Advent 4   Places we return to

Some places we revisit over and over again.  For many different reasons.  We have an emotional attachment to a place perhaps.  Or we holiday there again and again.  Or it brings back a precious memory to us.  Some places we are drawn to because they remind us of something that happened once.  People sometimes revisit the place they were married many years after that event for example.  Some places are magnets of sadness – cemeteries where our relatives are buried perhaps.  Some places are our refreshment places.  The sea at a particular bay perhaps, or a lake where we caught our first trout.  Picnic places where the family used to gather.  Return places are often nests of nostalgia for us.  The smells, sounds, sights evoke times past.  As soon as we get there we want to tell stories, or if we are there alone, we recall them for ourselves.  Return places remind us that time is not linear always.  Past and present mingle so both are real at the same time.

Sometimes though we come back to a place full of anticipation and things have changed so much we don’t recognise what we went there for at all.  Disappointment.  Maybe even anger arises.  Things have moved on, but in our minds they are always the same.  Occasionally the changes make a place better than we remember.  But most often it seems we are caught in our own web of memory and the deep feelings that evokes.
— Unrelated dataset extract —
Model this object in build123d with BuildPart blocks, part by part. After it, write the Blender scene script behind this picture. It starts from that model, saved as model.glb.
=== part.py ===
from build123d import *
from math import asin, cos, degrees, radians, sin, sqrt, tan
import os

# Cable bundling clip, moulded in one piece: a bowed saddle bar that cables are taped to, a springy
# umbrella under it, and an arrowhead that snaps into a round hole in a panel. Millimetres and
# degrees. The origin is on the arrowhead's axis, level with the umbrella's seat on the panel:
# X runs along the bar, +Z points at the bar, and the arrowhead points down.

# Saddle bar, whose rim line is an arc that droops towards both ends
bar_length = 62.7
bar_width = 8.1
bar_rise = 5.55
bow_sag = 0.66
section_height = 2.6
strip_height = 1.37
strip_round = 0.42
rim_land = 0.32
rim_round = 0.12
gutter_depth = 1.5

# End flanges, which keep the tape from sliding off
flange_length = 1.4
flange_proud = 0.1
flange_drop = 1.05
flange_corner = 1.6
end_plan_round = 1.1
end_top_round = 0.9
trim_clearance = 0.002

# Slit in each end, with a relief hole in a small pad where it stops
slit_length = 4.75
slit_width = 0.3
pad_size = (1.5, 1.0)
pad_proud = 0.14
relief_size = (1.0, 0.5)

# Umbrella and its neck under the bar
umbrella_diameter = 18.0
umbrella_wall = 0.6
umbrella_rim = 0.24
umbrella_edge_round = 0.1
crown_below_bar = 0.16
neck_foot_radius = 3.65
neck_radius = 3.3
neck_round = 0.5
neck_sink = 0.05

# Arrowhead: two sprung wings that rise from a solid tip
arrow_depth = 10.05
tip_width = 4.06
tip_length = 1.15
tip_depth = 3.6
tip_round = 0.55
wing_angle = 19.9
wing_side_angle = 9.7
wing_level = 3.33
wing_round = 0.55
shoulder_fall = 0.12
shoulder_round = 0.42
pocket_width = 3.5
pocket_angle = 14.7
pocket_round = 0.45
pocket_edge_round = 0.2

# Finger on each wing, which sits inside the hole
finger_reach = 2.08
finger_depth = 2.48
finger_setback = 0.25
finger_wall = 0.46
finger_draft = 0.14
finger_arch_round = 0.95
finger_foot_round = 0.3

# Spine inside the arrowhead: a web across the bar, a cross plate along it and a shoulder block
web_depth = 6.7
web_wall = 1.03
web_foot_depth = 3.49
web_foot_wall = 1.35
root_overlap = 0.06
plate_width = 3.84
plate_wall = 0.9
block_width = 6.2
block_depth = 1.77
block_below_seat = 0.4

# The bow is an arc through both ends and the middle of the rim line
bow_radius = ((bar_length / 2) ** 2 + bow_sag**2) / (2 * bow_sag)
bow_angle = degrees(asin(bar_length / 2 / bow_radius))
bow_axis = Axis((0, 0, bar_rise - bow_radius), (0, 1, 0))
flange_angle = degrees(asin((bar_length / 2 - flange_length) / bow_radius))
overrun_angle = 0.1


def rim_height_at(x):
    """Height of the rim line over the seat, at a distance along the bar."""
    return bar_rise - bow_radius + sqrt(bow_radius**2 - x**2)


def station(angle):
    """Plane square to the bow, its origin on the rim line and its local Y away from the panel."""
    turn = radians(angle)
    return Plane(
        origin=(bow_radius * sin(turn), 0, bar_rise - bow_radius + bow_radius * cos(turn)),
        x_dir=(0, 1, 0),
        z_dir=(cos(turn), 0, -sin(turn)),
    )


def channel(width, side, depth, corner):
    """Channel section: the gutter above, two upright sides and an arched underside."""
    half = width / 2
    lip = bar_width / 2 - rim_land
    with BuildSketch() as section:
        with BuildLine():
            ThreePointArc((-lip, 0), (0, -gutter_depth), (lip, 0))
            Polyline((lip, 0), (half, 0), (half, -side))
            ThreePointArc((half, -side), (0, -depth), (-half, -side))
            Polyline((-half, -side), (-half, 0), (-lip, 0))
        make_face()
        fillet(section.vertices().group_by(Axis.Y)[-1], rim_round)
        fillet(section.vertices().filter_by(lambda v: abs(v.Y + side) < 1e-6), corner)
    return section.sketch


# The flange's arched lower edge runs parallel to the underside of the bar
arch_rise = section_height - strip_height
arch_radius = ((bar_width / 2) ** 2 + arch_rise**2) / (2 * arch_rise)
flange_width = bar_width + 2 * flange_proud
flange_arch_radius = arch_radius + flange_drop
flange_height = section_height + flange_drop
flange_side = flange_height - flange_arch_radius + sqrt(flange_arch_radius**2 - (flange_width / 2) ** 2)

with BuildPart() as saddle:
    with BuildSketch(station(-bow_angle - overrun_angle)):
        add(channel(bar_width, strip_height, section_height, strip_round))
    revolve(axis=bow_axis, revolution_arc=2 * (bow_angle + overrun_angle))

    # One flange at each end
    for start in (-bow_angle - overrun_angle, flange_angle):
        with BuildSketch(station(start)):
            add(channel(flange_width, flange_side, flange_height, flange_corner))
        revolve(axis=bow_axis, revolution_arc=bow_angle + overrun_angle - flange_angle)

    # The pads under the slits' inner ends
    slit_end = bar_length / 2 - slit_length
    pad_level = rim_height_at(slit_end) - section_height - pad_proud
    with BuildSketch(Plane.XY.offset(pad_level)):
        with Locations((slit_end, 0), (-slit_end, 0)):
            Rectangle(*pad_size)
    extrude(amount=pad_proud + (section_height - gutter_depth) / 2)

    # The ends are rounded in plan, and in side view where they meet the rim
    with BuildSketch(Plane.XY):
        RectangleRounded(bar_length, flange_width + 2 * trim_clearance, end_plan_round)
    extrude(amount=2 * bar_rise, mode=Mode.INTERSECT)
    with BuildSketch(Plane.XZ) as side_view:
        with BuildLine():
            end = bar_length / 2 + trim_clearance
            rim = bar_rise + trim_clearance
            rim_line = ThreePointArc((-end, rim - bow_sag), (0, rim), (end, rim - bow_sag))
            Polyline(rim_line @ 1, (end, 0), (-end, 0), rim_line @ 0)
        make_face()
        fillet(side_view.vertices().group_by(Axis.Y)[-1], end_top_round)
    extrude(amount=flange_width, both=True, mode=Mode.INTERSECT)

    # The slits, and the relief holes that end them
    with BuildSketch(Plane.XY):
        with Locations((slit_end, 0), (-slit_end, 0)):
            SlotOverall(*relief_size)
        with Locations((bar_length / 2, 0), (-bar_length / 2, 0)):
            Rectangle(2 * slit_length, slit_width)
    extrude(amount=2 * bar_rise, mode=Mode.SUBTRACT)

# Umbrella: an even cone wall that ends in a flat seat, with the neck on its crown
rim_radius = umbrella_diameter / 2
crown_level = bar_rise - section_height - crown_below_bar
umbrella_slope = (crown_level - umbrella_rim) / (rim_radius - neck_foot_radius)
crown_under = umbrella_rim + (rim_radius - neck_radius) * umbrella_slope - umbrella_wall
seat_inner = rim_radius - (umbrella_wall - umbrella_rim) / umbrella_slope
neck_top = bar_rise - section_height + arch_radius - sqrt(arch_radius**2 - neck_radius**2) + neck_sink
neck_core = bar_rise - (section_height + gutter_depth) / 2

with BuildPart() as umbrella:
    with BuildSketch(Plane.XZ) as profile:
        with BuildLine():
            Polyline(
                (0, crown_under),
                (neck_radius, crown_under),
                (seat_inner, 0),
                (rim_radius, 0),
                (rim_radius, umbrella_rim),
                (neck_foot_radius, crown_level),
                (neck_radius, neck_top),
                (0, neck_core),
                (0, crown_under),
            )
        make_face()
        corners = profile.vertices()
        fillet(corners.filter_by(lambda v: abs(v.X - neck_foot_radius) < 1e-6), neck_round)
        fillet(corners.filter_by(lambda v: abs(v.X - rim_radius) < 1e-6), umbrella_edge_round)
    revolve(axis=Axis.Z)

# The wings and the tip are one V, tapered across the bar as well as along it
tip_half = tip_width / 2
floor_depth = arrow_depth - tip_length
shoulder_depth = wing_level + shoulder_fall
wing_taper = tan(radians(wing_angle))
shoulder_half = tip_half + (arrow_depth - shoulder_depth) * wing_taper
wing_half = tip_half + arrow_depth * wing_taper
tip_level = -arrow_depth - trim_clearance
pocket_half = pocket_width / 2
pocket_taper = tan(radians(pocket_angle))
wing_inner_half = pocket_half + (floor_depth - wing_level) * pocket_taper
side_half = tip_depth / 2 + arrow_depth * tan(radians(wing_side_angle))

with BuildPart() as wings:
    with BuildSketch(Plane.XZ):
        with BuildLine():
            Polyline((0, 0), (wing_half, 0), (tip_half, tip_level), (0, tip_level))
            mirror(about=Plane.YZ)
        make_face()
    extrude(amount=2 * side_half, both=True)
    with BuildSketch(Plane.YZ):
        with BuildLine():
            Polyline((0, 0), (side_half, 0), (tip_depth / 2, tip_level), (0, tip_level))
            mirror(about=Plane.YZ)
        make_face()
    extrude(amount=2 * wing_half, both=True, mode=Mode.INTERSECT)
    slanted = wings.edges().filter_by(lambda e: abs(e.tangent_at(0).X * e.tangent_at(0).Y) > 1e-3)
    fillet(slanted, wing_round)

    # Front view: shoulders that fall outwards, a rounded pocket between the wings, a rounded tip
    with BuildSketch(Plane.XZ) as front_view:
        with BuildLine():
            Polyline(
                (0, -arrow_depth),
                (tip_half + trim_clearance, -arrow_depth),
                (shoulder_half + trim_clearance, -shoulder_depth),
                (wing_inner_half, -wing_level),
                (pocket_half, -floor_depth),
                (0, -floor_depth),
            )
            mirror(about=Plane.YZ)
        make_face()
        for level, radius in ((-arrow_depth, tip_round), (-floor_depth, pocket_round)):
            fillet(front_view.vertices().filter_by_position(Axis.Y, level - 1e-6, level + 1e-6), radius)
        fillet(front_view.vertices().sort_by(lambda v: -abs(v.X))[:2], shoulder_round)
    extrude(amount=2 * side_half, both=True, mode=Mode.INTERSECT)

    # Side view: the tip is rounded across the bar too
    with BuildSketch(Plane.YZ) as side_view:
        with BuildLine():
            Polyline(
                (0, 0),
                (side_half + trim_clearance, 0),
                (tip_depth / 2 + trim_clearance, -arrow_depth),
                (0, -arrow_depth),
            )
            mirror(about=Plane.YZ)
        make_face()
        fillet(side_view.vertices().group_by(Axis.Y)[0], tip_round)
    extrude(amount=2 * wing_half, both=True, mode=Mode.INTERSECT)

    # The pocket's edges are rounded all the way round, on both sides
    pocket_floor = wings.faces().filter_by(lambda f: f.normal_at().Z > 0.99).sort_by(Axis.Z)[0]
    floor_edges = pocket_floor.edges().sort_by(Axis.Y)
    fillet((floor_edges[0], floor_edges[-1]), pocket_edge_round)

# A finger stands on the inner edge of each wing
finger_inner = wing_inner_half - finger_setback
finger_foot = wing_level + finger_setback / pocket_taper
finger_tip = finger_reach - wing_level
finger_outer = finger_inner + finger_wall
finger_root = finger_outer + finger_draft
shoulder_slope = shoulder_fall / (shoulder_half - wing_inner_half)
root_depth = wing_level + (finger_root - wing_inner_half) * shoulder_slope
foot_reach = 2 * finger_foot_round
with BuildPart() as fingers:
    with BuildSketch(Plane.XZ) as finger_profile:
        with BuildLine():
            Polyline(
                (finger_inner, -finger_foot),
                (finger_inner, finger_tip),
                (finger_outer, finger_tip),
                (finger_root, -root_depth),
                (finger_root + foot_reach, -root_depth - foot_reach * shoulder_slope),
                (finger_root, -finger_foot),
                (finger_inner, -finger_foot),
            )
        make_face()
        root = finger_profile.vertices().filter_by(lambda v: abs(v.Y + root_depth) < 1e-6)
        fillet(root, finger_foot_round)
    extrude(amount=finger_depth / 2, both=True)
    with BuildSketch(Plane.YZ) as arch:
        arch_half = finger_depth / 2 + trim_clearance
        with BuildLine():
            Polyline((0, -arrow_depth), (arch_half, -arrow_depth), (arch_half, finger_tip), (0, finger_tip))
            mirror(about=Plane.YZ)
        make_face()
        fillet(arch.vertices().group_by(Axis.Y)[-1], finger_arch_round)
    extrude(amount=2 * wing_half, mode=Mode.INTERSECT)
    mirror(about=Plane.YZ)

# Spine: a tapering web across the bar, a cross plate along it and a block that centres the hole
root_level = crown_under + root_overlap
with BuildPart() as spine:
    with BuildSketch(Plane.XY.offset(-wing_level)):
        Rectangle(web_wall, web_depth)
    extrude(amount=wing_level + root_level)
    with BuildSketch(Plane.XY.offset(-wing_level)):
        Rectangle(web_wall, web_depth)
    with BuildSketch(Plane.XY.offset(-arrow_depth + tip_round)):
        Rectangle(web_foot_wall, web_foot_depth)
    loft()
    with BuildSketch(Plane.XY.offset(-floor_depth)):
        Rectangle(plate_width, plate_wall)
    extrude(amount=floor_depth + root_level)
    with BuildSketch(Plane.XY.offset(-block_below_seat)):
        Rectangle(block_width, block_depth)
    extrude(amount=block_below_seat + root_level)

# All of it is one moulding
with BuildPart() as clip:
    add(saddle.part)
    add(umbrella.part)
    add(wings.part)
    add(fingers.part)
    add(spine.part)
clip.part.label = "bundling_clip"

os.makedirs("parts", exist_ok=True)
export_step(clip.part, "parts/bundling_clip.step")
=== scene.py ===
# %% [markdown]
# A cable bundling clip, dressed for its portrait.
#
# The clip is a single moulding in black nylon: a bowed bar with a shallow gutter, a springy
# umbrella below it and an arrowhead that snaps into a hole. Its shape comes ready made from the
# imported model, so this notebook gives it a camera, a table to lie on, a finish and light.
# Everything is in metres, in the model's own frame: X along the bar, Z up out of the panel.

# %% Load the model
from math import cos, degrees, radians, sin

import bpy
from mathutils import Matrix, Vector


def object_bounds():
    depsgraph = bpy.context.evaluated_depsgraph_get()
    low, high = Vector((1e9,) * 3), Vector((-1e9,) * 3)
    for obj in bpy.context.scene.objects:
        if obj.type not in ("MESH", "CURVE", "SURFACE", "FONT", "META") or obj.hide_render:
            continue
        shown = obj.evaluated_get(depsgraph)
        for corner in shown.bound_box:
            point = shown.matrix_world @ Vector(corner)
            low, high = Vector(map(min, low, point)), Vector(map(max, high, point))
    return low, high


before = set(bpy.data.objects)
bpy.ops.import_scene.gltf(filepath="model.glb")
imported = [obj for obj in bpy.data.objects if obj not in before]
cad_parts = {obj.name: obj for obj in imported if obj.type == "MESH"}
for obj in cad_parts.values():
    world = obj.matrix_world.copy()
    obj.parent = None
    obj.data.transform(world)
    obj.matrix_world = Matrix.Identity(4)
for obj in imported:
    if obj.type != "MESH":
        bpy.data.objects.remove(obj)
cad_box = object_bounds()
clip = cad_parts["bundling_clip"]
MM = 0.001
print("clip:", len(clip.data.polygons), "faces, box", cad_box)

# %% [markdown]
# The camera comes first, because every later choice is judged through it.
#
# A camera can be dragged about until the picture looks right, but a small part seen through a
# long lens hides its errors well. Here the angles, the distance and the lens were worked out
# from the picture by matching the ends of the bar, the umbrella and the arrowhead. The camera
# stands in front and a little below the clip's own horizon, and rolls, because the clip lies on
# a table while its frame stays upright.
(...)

Christmas does that too.  I often think of Christmas as a place as much as an event.  The tree has to be in the same corner of the lounge.  The ornaments have to be like so.  The first few Christmas’s of a new relationship are often a delicate dance around bringing two family traditions into contact with each other.  It takes time for a new thing to emerge.  Likewise the Christmas story.  The mythology around Jesus’ birth has been constructed and deconstructed, enacted and reread so often it’s hard to actually see what’s there when we read the text now.  But every year we come back to it.  It occupies a place within those of us who know it well.  And is a thorn in the side of a secular society who would rather it wasn’t there.  The story is a place we return to, to either grapple with or pretend it’s not there.

The place is out the back.  Not in the foreground.  Beyond the rubble of a shaky city.  Unseen.  Dirty and dusty.  Full of strangers and travellers clutching maps, just passing through.  From somewhere else, but here right now, seeing what they are seeing; trying to make sense of it.  Questioning the incessant fences and road works and cones and graffiti and noise and dust.  Looking in the new shops selling things few of us want.  Or the new bars and cafes and restaurants serving up food we hardly need either.  That’s the foreground of a city coming to grips with a new life.  But quietly, out the back, perhaps where the trout swim, or the long grass sways in the wind, or near the gravel pit of a car park, perhaps there are the real signs of something else happening, quietly, without the sound of harps or trumpets.  Life being quietly shared between strangers, and a new idea being born.  Out the back.  But you’d have to go out the back to discover that.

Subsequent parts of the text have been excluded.